Mya B., a Chicago native and film director just showed her latest documentary, “Afraid of Dark.” It looks at Black male stereotypes and the historical context from which they derived from.
“The ones they’re threatened by are the “brute.” They see the Black man as violent and angry and we can see that stereotype from how Mike Brown was portrayed,” she said.
And these negative stereotypes are put out there by the media, said Dennis Woods, author and creator of the publishing company Life to Legacy. Those misconceptions have consequences, he said.
“A lot of white Americans are informed through the media and it tends to heighten the anxiety of these relations, perpetuating stereotypes that are not reflective of our people in general,” Woods said.
“The African American people are not a monolithic society, no society, no ethnicity is monolithic,” Woods said.
“We all have a vast diversity of expression and how we do things, however, because we are faced with a media that portrays negative stereotypes, we have a lot of people who think all Black people are the same.”

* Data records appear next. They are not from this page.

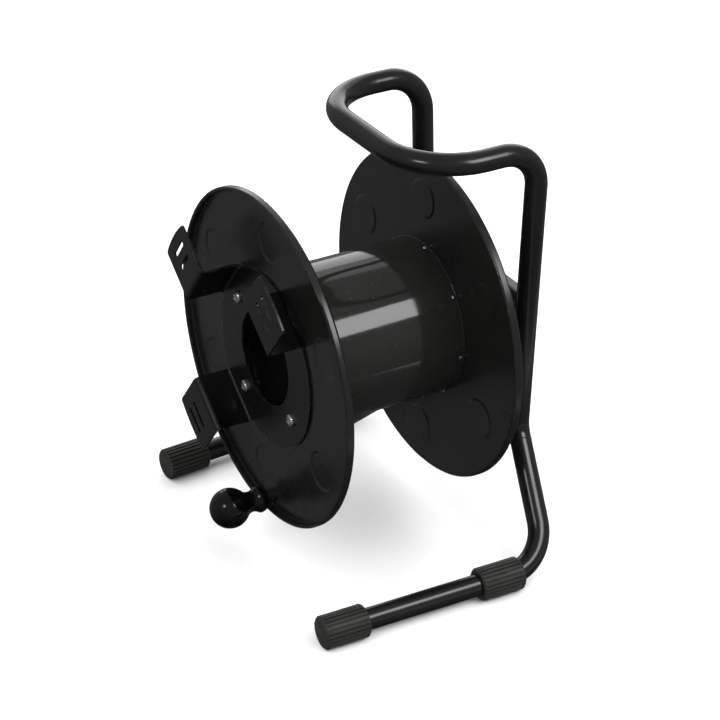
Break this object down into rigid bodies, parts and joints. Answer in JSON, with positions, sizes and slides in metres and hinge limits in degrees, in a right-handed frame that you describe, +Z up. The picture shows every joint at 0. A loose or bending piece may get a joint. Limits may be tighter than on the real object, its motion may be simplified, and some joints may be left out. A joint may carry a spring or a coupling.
{
  "type": "hand cable reel",
  "caption": "Free-standing hand reel: sheet steel drum on a fixed axle in a bent tube frame with carry handle, ribbed feet, crank knob and a slotted connector holder.",
  "frame": {"origin": "on the floor, under the middle of the bounding box; the drum axis is 203.6 mm above it", "axes": "+Z up; -Y is the front, the open side of the drum with the holder and the knob; +X is across, to the right when the front is seen"},
  "size_m": [0.3612, 0.288, 0.4051],
  "materials": {
    "frame_powder_coat": "gloss black powder coat",
    "drum_paint": "semi-gloss black paint",
    "core_paint": "gloss black paint",
    "holder_paint": "satin black paint",
    "plain_steel": "turned, bare",
    "zinc_steel": "bright zinc plate",
    "nylon": "natural nylon",
    "ribbed_rubber": "matte, ribbed",
    "knob_plastic": "moulded, gloss black"
  },
  "bodies": {
    "frame": {"upper_frame_tube": "frame_powder_coat", "cross_plate": "frame_powder_coat", "axle_doubler_plate": "frame_powder_coat", "axle": "plain_steel", "axle_spacer": "plain_steel", "axle_front_washer": "zinc_steel", "axle_circlip": "zinc_steel", "axle_rear_washer": "zinc_steel", "axle_lock_nut": "zinc_steel", "left_leg_tube": "frame_powder_coat", "left_joint_spigot": "plain_steel", "left_front_foot_cap": "ribbed_rubber", "left_rear_foot_sleeve": "ribbed_rubber", "right_leg_tube": "frame_powder_coat", "right_joint_spigot": "plain_steel", "right_front_foot_cap": "ribbed_rubber", "right_rear_foot_sleeve": "ribbed_rubber"},
    "reel": {"front_flange": "drum_paint", "rear_flange": "drum_paint", "drum_core": "core_paint", "core_front_ring": "drum_paint", "front_bearing_disc": "drum_paint", "rear_bearing_disc": "drum_paint", "front_hub": "drum_paint", "rear_hub": "drum_paint", "front_bush": "nylon", "rear_bush": "nylon", "connector_holder": "holder_paint", "holder_screws": "zinc_steel", "holder_nuts": "zinc_steel", "rear_flange_screws": "zinc_steel", "rear_flange_nuts": "zinc_steel", "crank_spindle": "zinc_steel", "crank_spacer": "drum_paint", "knob_screw": "zinc_steel"},
    "knob": {"crank_knob": "knob_plastic", "knob_cap": "knob_plastic"}
  },
  "joints": [
    {"name": "reel_spin", "type": "hinge", "parent": "frame", "child": "reel", "pos_m": [0, 0, 0.2036], "axis": [0, 1, 0], "continuous": true},
    {"name": "knob_spin", "type": "hinge", "parent": "reel", "child": "knob", "pos_m": [0.00521, -0.115, 0.0615], "axis": [0, 1, 0], "continuous": true}
  ]
}
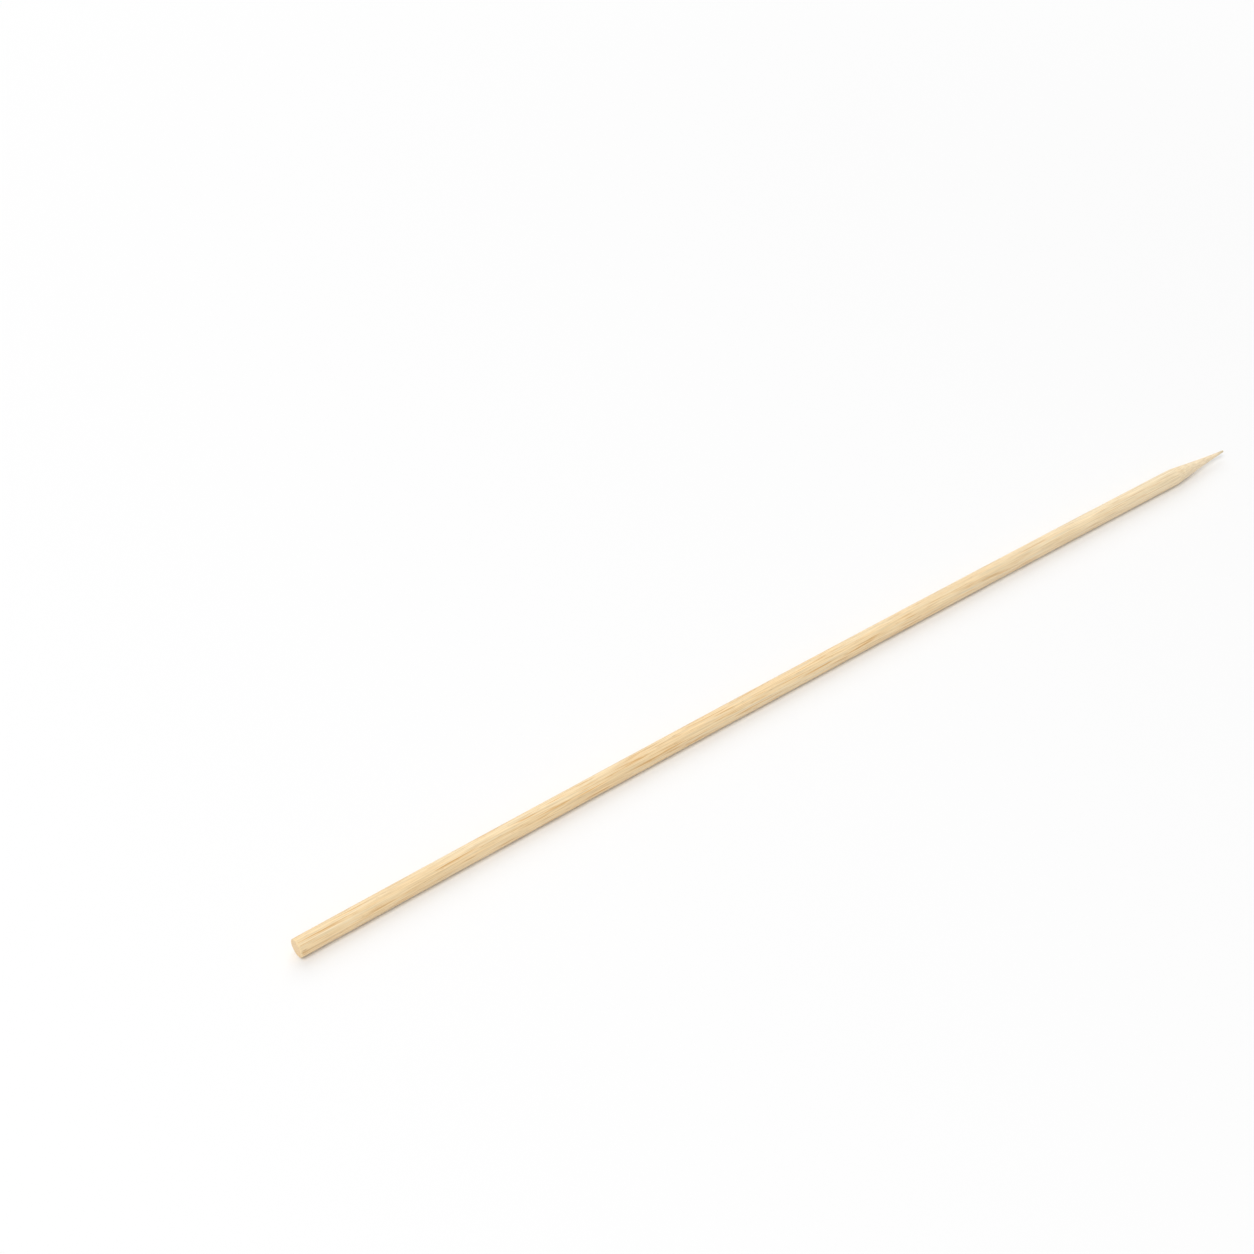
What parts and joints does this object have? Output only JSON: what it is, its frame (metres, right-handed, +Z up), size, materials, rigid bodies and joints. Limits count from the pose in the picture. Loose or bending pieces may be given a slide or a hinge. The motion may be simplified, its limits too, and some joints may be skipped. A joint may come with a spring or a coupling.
{
  "type": "wooden skewer",
  "caption": "Long round bamboo skewer with a ground point at one end and a square sawn butt, for holding food on a grill or a tray.",
  "frame": {"origin": "middle of the skewer's footprint, on the surface that it lies on", "axes": "+X along the skewer from the sawn butt to the point, +Y towards the outside of its slight bow, +Z up from the surface"},
  "size_m": [0.25, 0.0048, 0.004],
  "materials": {
    "bamboo": "satin"
  },
  "bodies": {
    "root": {"skewer": "bamboo"}
  },
  "joints": []
}
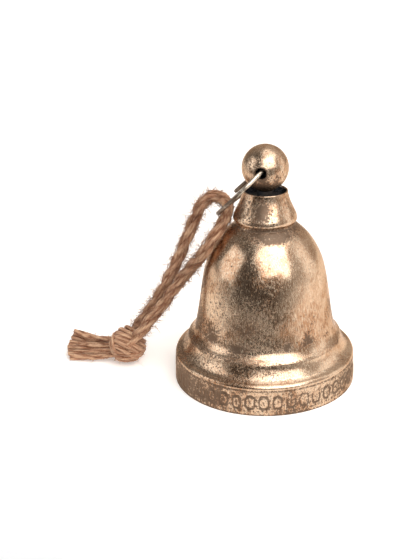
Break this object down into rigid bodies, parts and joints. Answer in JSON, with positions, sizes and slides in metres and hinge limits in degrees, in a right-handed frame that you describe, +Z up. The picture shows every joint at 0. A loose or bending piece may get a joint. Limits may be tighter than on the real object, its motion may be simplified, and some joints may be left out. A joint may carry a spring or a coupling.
{
  "type": "hanging bell",
  "caption": "Spun sheet hanging bell with a neck collar, ball finial, split ring, knotted jute loop and swinging clapper.",
  "frame": {"origin": "centre of the mouth, on the surface that the bell stands on", "axes": "+Z up along the bell's axis, +Y along the ball's cross hole and away from the viewer, the rope loop lies towards -X"},
  "size_m": [0.1467, 0.09, 0.1183],
  "materials": {
    "antique_brass": "antiqued, brushed and worn",
    "inner_metal": "dull, darkened",
    "zinc_steel": "zinc plated",
    "ring_wire": "tarnished nickel",
    "jute": "three-ply natural jute, hairy"
  },
  "bodies": {
    "bell": {"bell_shell": "antique_brass", "neck_collar": "antique_brass", "crown_plate": "inner_metal"},
    "hanger": {"hanger_ball": "antique_brass", "eye_bolt": "zinc_steel", "top_washer": "inner_metal", "top_nut": "inner_metal", "bottom_washer": "zinc_steel", "bottom_nut": "zinc_steel"},
    "ring": {"split_ring": "ring_wire", "rope_loop": "jute", "rope_knot": "jute", "rope_end_back": "jute", "rope_end_front": "jute"},
    "clapper": {"clapper_rod": "zinc_steel", "clapper_ball": "antique_brass", "clapper_nut": "zinc_steel"}
  },
  "joints": [
    {"name": "hanger_swivel", "type": "hinge", "parent": "bell", "child": "hanger", "pos_m": [0, 0, 0.0918], "axis": [0, 0, 1], "continuous": true},
    {"name": "ring_swing", "type": "hinge", "parent": "hanger", "child": "ring", "pos_m": [0, 0, 0.1072], "axis": [0, 1, 0], "range_deg": [0, 260]},
    {"name": "clapper_swing", "type": "hinge", "parent": "hanger", "child": "clapper", "pos_m": [0, 0, 0.079], "axis": [1, 0, 0], "range_deg": [-26, 26]}
  ]
}
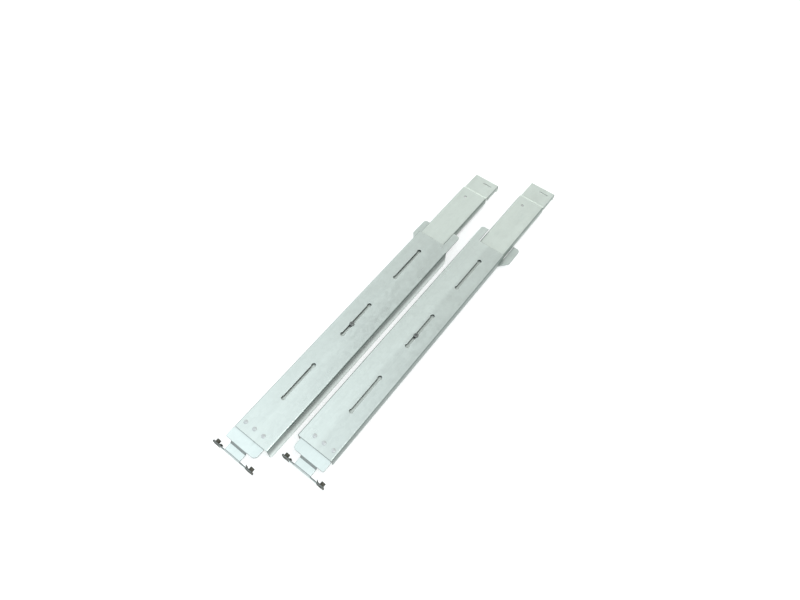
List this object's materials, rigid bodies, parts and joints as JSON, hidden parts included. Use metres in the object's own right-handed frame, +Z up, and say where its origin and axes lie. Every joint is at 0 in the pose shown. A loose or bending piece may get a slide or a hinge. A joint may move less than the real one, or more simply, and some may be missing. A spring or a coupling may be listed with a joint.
{
  "type": "sliding server rail pair",
  "caption": "Pair of telescoping folded-steel rack rails, each with a front flange with spring clip nuts, a support ledge and a slotted channel over a slider.",
  "frame": {"origin": "centre of the pair's box, on the table that both rails stand on", "axes": "+X from the front flanges to the rear flanges, +Y from the left-hand rail towards the right-hand rail, +Z up, out of the outer faces of the webs"},
  "size_m": [0.8004, 0.1946, 0.0365],
  "materials": {
    "channel_zinc": "galvanised sheet, satin",
    "bracket_zinc": "galvanised sheet, satin",
    "slider_zinc": "galvanised sheet, satin",
    "rivet_steel": "zinc plated, bright",
    "spring_steel": "black phosphate",
    "black_screw": "black oxide",
    "plated_steel": "zinc plated"
  },
  "bodies": {
    "right_rail": {"right_channel": "channel_zinc", "right_front_bracket": "bracket_zinc", "right_upper_rivet": "rivet_steel", "right_middle_rivet": "rivet_steel", "right_lower_rivet": "rivet_steel", "right_upper_clip_nut": "spring_steel", "right_lower_clip_nut": "spring_steel"},
    "right_slide": {"right_slider": "slider_zinc", "right_upper_weld_nut": "plated_steel", "right_lower_weld_nut": "plated_steel", "right_lock_screw": "black_screw", "right_lock_nut": "plated_steel"},
    "left_rail": {"left_channel": "channel_zinc", "left_front_bracket": "bracket_zinc", "left_upper_rivet": "rivet_steel", "left_middle_rivet": "rivet_steel", "left_lower_rivet": "rivet_steel", "left_upper_clip_nut": "spring_steel", "left_lower_clip_nut": "spring_steel"},
    "left_slide": {"left_slider": "slider_zinc", "left_upper_weld_nut": "plated_steel", "left_lower_weld_nut": "plated_steel", "left_lock_screw": "black_screw", "left_lock_nut": "plated_steel"}
  },
  "joints": [
    {"name": "right_slider_travel", "type": "slide", "parent": "right_rail", "child": "right_slide", "axis": [1, 0, 0], "range_m": [-0.026, 0.05]},
    {"name": "left_slider_travel", "type": "slide", "parent": "left_rail", "child": "left_slide", "axis": [1, 0, 0], "range_m": [-0.026, 0.05]},
    {"name": "left_rail_shift", "type": "slide", "parent": "right_rail", "child": "left_rail", "axis": [1, 0, 0], "range_m": [-0.0515, 0]}
  ]
}
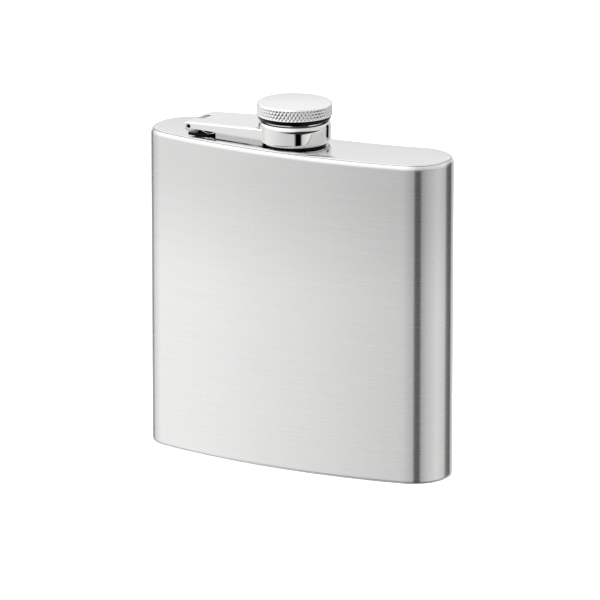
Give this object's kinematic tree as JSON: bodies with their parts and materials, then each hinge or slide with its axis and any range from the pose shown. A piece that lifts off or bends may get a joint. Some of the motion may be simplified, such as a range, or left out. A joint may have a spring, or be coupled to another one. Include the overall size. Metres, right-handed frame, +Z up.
{
  "type": "hip flask",
  "caption": "Curved pocket flask with a captive knurled screw cap on a hinged arm that swings clear of the spout.",
  "frame": {"origin": "on the flat base, below the middle of the body where its thickness is measured", "axes": "+Z up through the spout, -Y out of the convex front face, +X to the right seen from the front; the cap's hinge is at -X"},
  "size_m": [0.095, 0.0267, 0.1054],
  "materials": {
    "brushed_body": "horizontal brushed stainless steel",
    "polished_plate": "polished stainless steel",
    "bright_trim": "mirror polished steel",
    "satin_cap": "satin steel with a diamond knurl",
    "seal": "matt white food-grade seal"
  },
  "bodies": {
    "flask": {"body_shell": "brushed_body", "top_plate": "polished_plate", "bottom_plate": "brushed_body", "neck": "polished_plate", "hinge_bracket": "polished_plate", "hinge_pin": "bright_trim", "leaf_spring": "polished_plate"},
    "arm": {"arm_strap": "bright_trim", "retaining_collar": "bright_trim"},
    "seal": {"cap_gasket": "seal"},
    "cap": {"cap_skirt": "bright_trim", "cap_head": "satin_cap"}
  },
  "joints": [
    {"name": "arm_swing", "type": "hinge", "parent": "flask", "child": "arm", "pos_m": [-0.0305, 0.0004, 0.0956], "axis": [0, -1, 0], "range_deg": [0, 175]},
    {"name": "cap_lift", "type": "slide", "parent": "arm", "child": "seal", "axis": [0, 0, 1], "range_m": [0, 0.0036]},
    {"name": "cap_turn", "type": "hinge", "parent": "seal", "child": "cap", "pos_m": [0, 0.0004, 0.1], "axis": [0, 0, 1], "range_deg": [0, 630]}
  ],
  "couplings": [
    {"joint": "cap_lift", "follows": "cap_turn", "m_per_rad": 0.00031831}
  ]
}
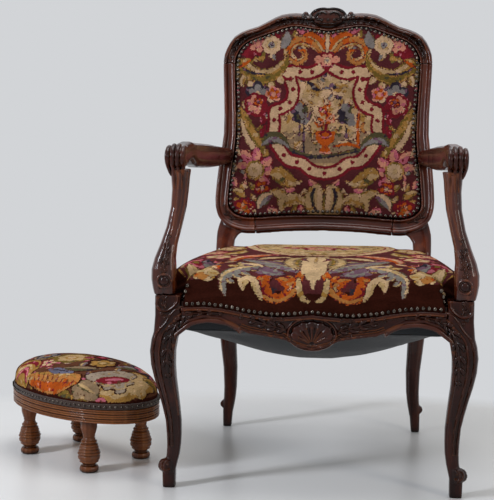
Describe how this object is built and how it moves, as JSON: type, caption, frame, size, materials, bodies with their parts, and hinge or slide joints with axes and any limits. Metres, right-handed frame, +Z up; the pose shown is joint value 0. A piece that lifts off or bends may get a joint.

Woods said that others often see African American youth as being older, which takes away their innocence.
“They are then able to see us as subhuman like Darren Wilson’s description of Michael Brown, he said he was like [professional wrestler] Hulk Hogan.”
Woods said that when a person’s innocence and “humanness” are taken away, it becomes easier to feel justified in prejudice thinking.
“You feel justified in the attitude that supports a racial, prejudice and bias lack of opportunities because of stereotypical opinions,” he said.
Woods said that the added body cameras are a good move, but to really see positive change, more needs to happen from within people.
“They would help, but as the arguments have been made, in New York City, [with Eric Garner] you had the whole thing on video and the person who was recording got arrested,” he said.
“What needs to really be changed is the video camera of the heart, people’s hearts and minds need to be changed.”
But first, as Eric Holder said, “America needs a conversation about race.” Only then can we begin to transform the hearts and minds of people. We can then exhale and breathe again as a people.